In Parts I and II we saw that Canadian banks trade as the most expensive bank shares in the G7. The articles discussed the reasons for this premium price, including growth in household debt and generous government subsidies from the Canadian taxpayer through the CMHC.
This week in Part III we’ll examine what is likely to happen to Canadian bank valuations when the Canadian housing bubble bursts.
Around the world there are many examples of what happens to bank shares in a hefty correction in house prices. In the US from 2005 to 2010 house prices corrected about 30 – 40 percent. And bank shares collapsed by 80% or more. In some cases, large financial companies such as Bear Stearns and Lehman Brothers disappeared altogether. Thousands of smaller banks were rescued by the FDIC.

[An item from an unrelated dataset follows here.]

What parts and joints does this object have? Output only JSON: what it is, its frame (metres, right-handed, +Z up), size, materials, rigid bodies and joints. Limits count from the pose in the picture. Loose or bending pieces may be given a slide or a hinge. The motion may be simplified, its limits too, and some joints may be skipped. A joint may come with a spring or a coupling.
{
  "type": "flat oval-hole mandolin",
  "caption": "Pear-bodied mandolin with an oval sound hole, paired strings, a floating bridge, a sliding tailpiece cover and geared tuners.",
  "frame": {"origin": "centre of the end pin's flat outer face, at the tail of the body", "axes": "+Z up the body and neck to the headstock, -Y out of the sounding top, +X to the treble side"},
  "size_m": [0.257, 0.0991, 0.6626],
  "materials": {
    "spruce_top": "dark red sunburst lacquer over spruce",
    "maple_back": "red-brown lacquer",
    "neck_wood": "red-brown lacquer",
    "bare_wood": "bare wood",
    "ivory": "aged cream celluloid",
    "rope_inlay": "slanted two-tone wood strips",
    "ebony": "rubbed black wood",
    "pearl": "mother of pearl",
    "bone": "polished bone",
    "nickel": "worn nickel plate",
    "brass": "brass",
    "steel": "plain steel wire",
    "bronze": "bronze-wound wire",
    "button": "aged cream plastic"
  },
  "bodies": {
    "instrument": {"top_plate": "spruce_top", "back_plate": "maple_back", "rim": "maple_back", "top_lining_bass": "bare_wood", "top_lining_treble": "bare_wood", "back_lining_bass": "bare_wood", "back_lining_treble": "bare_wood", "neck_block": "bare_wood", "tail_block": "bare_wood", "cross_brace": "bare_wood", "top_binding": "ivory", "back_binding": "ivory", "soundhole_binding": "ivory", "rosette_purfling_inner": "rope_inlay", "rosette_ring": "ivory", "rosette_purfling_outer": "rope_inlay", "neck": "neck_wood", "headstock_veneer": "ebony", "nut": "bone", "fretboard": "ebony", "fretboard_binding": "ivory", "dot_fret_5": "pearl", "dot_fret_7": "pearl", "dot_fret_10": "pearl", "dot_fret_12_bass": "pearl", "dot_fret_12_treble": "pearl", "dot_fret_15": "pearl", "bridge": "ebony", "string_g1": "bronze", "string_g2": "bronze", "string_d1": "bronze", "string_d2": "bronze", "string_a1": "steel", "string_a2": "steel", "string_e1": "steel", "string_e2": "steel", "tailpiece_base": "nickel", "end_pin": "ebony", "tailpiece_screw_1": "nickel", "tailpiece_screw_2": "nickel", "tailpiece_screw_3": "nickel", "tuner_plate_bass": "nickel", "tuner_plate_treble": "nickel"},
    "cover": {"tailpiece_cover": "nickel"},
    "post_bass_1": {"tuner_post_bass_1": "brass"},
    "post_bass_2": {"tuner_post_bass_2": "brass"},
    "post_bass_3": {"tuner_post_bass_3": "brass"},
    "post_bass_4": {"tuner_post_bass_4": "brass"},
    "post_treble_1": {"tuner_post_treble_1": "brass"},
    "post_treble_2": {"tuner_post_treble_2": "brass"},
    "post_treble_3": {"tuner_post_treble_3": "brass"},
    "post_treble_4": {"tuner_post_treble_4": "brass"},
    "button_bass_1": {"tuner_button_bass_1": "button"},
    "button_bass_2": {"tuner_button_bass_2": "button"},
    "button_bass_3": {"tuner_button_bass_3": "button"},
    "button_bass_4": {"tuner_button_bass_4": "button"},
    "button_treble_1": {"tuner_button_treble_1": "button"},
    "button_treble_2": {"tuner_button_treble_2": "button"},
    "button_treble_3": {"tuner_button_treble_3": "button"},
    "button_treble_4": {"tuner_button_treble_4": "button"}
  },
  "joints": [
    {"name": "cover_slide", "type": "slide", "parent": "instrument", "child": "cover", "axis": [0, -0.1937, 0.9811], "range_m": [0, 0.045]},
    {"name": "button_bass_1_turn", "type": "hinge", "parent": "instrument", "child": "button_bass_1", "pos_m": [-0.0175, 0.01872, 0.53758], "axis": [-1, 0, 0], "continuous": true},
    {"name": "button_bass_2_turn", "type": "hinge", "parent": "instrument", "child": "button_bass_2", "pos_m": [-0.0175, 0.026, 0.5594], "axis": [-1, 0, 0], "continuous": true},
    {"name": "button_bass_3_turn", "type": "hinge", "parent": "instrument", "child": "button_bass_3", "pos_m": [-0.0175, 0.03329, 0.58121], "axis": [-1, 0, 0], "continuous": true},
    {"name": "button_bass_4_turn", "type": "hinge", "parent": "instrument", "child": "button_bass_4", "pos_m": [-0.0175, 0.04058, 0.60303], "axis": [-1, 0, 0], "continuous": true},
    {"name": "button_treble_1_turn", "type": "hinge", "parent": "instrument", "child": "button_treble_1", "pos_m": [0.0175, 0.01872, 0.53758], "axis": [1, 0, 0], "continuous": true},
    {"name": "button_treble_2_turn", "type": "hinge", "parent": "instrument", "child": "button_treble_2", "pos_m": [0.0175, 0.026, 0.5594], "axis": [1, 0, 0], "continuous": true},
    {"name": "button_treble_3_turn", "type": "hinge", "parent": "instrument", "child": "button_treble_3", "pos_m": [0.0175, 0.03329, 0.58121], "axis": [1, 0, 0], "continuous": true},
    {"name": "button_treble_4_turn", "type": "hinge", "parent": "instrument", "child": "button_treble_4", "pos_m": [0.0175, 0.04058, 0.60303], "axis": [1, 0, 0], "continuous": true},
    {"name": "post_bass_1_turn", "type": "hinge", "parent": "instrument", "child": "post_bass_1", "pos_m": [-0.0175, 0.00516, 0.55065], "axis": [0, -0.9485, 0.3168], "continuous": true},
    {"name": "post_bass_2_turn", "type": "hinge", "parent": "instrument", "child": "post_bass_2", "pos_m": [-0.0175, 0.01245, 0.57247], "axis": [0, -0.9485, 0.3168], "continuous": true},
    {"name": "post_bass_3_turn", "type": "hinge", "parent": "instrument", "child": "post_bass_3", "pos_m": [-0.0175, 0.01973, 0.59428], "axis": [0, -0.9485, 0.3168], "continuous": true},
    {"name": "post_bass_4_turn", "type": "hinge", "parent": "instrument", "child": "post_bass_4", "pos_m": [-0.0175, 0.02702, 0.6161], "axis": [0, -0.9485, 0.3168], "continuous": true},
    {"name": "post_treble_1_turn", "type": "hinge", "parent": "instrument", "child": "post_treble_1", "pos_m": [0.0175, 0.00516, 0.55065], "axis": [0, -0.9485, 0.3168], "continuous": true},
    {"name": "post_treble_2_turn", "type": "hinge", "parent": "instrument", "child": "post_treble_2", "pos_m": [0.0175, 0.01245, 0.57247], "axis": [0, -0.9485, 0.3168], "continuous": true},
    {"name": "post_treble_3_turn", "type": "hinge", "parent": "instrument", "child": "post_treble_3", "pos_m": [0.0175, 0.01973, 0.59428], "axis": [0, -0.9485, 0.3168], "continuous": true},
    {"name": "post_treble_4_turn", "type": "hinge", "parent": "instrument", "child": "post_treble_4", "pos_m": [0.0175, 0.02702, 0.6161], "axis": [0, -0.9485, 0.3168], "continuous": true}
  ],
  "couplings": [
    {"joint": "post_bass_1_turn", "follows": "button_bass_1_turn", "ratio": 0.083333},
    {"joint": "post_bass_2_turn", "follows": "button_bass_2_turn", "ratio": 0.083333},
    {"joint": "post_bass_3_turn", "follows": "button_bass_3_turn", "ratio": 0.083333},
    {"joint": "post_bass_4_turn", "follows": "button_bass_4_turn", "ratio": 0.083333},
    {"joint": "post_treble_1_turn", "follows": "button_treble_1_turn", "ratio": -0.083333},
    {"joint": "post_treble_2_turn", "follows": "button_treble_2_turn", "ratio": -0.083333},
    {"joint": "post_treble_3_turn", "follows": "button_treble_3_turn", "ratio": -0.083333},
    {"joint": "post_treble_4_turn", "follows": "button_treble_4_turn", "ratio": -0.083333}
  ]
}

In Canada the Big-Six banks won’t experience a complete loss (they are indeed “too big to fail”) but the housing bubble is a significant risk to the banks. The reason that the banks still trade at premium valuations is that few bank investors expect the housing bubble to correct, much less burst, and they don’t understand how such an event would impact the banks.
In the US the pace of mortgage lending growth declined from +10% per annum pre-crisis to -5% per annum in 2009-2010. This slowdown devastated bank shares as their average Price-to-Book-Value ratio went from 2.5 times to 0.5 times. That means a drop of about 80 percent.

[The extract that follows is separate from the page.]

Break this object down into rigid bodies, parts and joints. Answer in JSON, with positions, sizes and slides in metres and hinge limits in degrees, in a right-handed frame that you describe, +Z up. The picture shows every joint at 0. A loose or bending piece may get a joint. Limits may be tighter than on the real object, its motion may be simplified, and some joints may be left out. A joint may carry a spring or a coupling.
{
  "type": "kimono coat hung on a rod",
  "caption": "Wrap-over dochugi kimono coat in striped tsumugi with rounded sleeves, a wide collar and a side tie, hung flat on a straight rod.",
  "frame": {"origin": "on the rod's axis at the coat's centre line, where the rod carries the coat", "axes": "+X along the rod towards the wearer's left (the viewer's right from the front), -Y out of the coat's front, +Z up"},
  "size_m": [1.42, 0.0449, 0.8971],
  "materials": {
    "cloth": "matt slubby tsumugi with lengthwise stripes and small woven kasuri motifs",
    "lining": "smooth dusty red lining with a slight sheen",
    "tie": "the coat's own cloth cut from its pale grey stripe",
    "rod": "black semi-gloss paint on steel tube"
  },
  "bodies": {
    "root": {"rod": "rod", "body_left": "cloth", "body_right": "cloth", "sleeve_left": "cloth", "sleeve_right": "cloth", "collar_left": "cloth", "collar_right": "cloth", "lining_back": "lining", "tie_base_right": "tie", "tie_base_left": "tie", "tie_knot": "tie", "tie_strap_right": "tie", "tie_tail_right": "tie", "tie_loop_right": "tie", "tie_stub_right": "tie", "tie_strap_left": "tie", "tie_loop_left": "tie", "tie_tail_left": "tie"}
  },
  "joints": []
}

How would Canadian banks fare in a similar correction? Will they survive?
The banks have several layers of protection to help them get through a difficult period.
First, they have some capital. As we saw in a previous note in the Canadian lending division RBC holds about 3.6% capital against more than $330 billion in loans. A 40 percent house price correction would cause a loss of more than 3.6% in those loans so that slim capital buffer wouldn’t be nearly enough.

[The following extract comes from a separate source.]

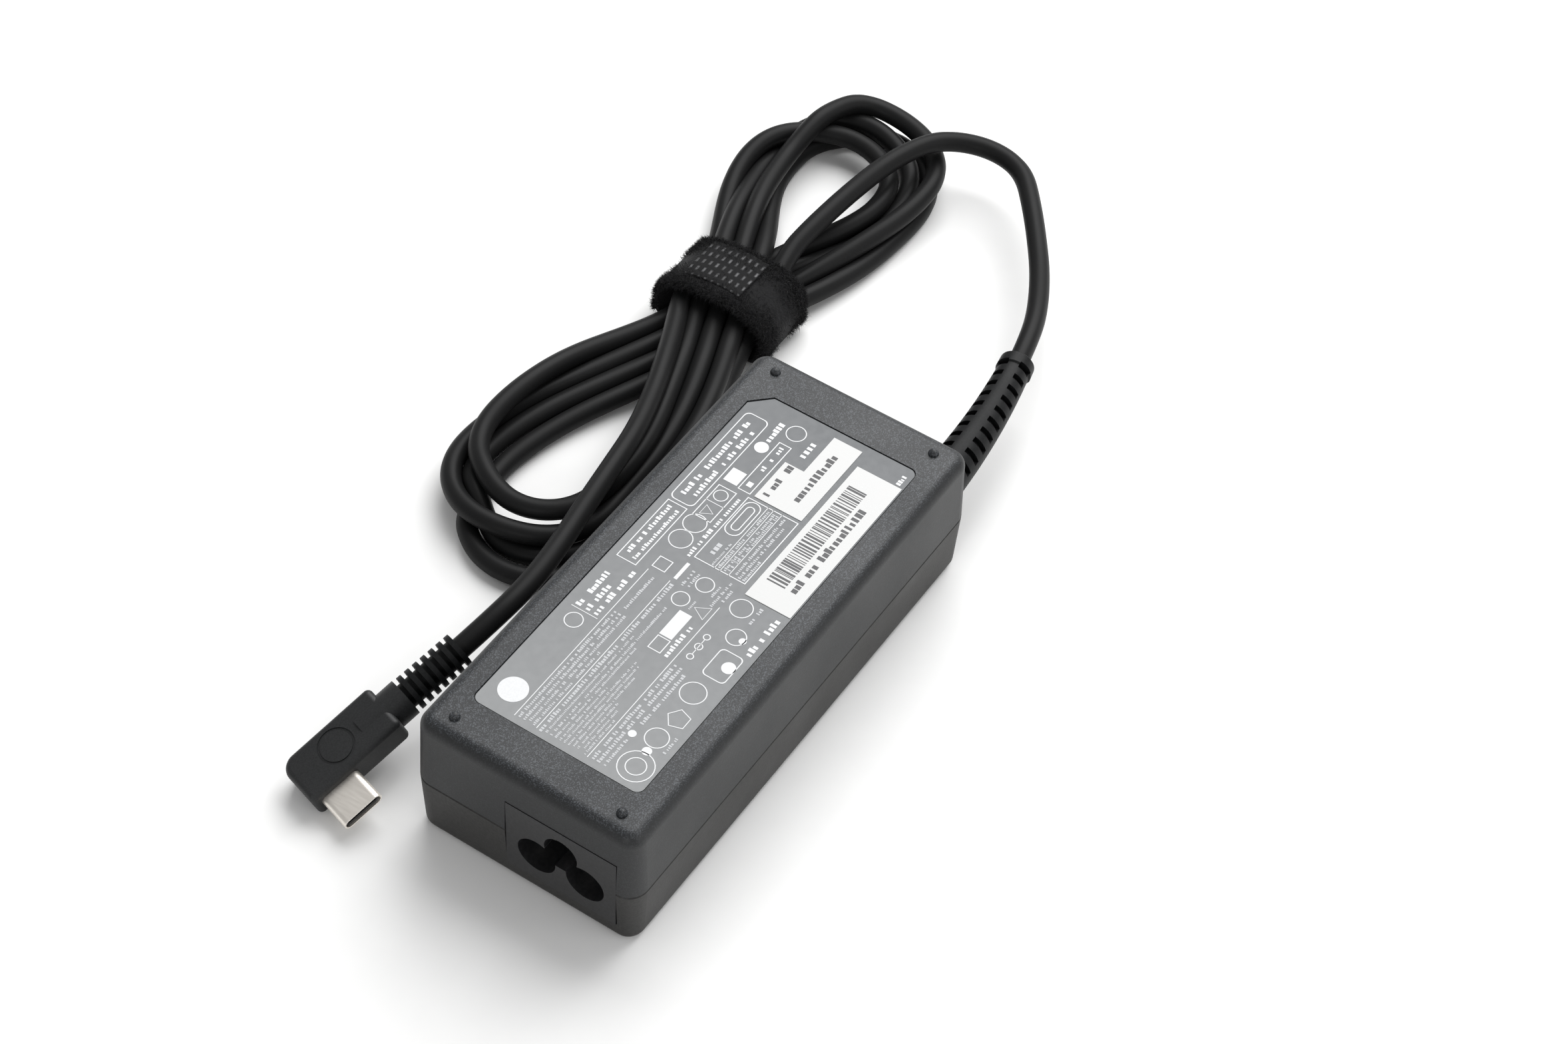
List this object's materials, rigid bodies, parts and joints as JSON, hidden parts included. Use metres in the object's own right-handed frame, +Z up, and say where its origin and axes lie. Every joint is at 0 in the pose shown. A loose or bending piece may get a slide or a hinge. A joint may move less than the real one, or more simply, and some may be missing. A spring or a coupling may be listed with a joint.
{
  "type": "laptop power adapter",
  "caption": "Rectangular laptop power adapter with a three-lobed mains inlet, rating label, and a tied output cord that ends in a right-angle USB-C plug.",
  "frame": {"origin": "middle of the underside of the case", "axes": "+X along the case towards the end that the output cord leaves, +Z up through the label face, +Y towards the side where the tied cord lies"},
  "size_m": [0.2076, 0.0933, 0.0304],
  "materials": {
    "case_plastic": "fine speckled moulded plastic",
    "lower_case_plastic": "fine matte moulded plastic",
    "label_film": "printed film",
    "sticker_paper": "matte printed paper",
    "inlet_plastic": "satin",
    "plated_pin": "nickel plated",
    "board_laminate": "solder mask",
    "dark_component": "moulded package",
    "yellow_component": "moulded box",
    "ferrite": "sintered",
    "copper_wire": "enamelled copper",
    "blue_component": "dipped coating",
    "can_sleeve": "shrunk sleeve",
    "sink_metal": "stamped plate",
    "screw_steel": "zinc plated",
    "winding_tape": "polyester tape",
    "shield_metal": "thin sheet",
    "insulation_film": "fibre and film sheet",
    "red_wire": "wire jacket",
    "black_wire": "wire jacket",
    "cord_jacket": "satin flexible jacket",
    "tie_fabric": "hook and loop fabric",
    "tie_tab": "woven shiny patch",
    "plug_plastic": "satin overmould",
    "shell_steel": "nickel plated",
    "gold_contact": "gold plated"
  },
  "bodies": {
    "root": {"top_shell": "case_plastic", "bottom_shell": "lower_case_plastic", "rating_label": "label_film", "barcode_sticker": "sticker_paper", "revision_sticker": "sticker_paper", "ac_inlet_body": "inlet_plastic", "inlet_pin_line": "plated_pin", "inlet_pin_neutral": "plated_pin", "inlet_pin_earth": "plated_pin", "circuit_board": "board_laminate", "fuse": "plated_pin", "x_capacitor": "yellow_component", "choke_core": "ferrite", "choke_windings": "copper_wire", "inrush_thermistor": "dark_component", "bridge_rectifier": "dark_component", "bulk_capacitor": "can_sleeve", "y_capacitor": "blue_component", "primary_heatsink": "sink_metal", "power_transistor": "dark_component", "secondary_heatsink": "sink_metal", "output_rectifier": "dark_component", "heatsink_screws": "screw_steel", "transformer_core": "ferrite", "transformer_bobbin": "dark_component", "transformer_winding": "winding_tape", "output_capacitors": "can_sleeve", "output_inductor": "ferrite", "optocoupler": "dark_component", "controller_chip": "dark_component", "output_protocol_board": "board_laminate", "surface_mount_parts": "dark_component", "emi_shield": "shield_metal", "insulation_sheet": "insulation_film", "output_wire_positive": "red_wire", "output_wire_negative": "black_wire", "output_strain_relief": "cord_jacket", "cord_lead_case": "cord_jacket", "cord_lead_plug": "cord_jacket", "cord_hank": "cord_jacket", "cable_tie_strap": "tie_fabric", "cable_tie_tab": "tie_tab", "plug_overmold": "plug_plastic", "plug_strain_relief": "plug_plastic", "usb_shell": "shell_steel", "usb_insulator": "inlet_plastic", "usb_contacts": "gold_contact", "plug_circuit_board": "board_laminate"}
  },
  "joints": []
}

Second, the homeowners are obligated to pay the loans, even if their house valuation drops below the mortgage debt. But in a recession hundreds of thousands of Canadians would lose their jobs. And unemployed people can’t make mortgage payments. So that won’t work either, even though mortgages are “recourse loans” for the most part.
Third, the banks can seize title to the property and put the house up for sale to recoup their losses. In 2014 the average down payment for a CMHC insured loan was 8%, so the sale of a property with such a skinny down payment would be at a loss. In the US the banks got very low prices because of the costs of foreclosure, such as legal fees and commissions and the fact that houses were sold in an auction process. Banks lost more than 50% on foreclosed properties so that won’t save the banks.
Fourth, the banks can make an insurance claim against the CMHC or the other insurers if the homeowner stops paying. And that won’t work very well since the CMHC has only 5 percent reserves, a tiny fraction of the $1.2 trillion in outstanding mortgages.
Finally, the banks will be saved because the Canadian taxpayer will ride to the rescue, as guarantor of last resort, to inject cash into the CMHC and make up the shortfall created by losses on insured mortgages. This cash injection into CMHC will save the banks but not the homeowners who lose their houses.
The banks will survive but they will suffer in the aftermath of a housing crash. After the housing bubble bursts, the taxpayers and the Canadian government will be very unhappy with the current lopsided arrangement between the CMHC and the banks. CMHC rules will be changed to remove the subsidy. As well, the bank regulator, OSFI, will demand that banks keep a much larger capital buffer, lowering the leverage ratio from 27 to one to a more normal 10-15 times perhaps. And that will mean a lower ROE, lower profit margin and a lower valuation for bank shares. Investors can expect to see the Price-to-Book-Value ratio decline to levels comparable to those in the US where that ratio averages 1.2 times.
Banks will survive; but after the Canadian housing bubble bursts they will be viewed like banks in Europe and the US and priced accordingly.
As most Canadian investors own an overweight in the banking sector, it’s time for them to reduce the concentration of their retirement assets in the one sector that has the highest exposure to housing and heavily indebted Canadian households. It will be harmful to an investor’s financial security to hold bank stocks, when the housing bubble bursts.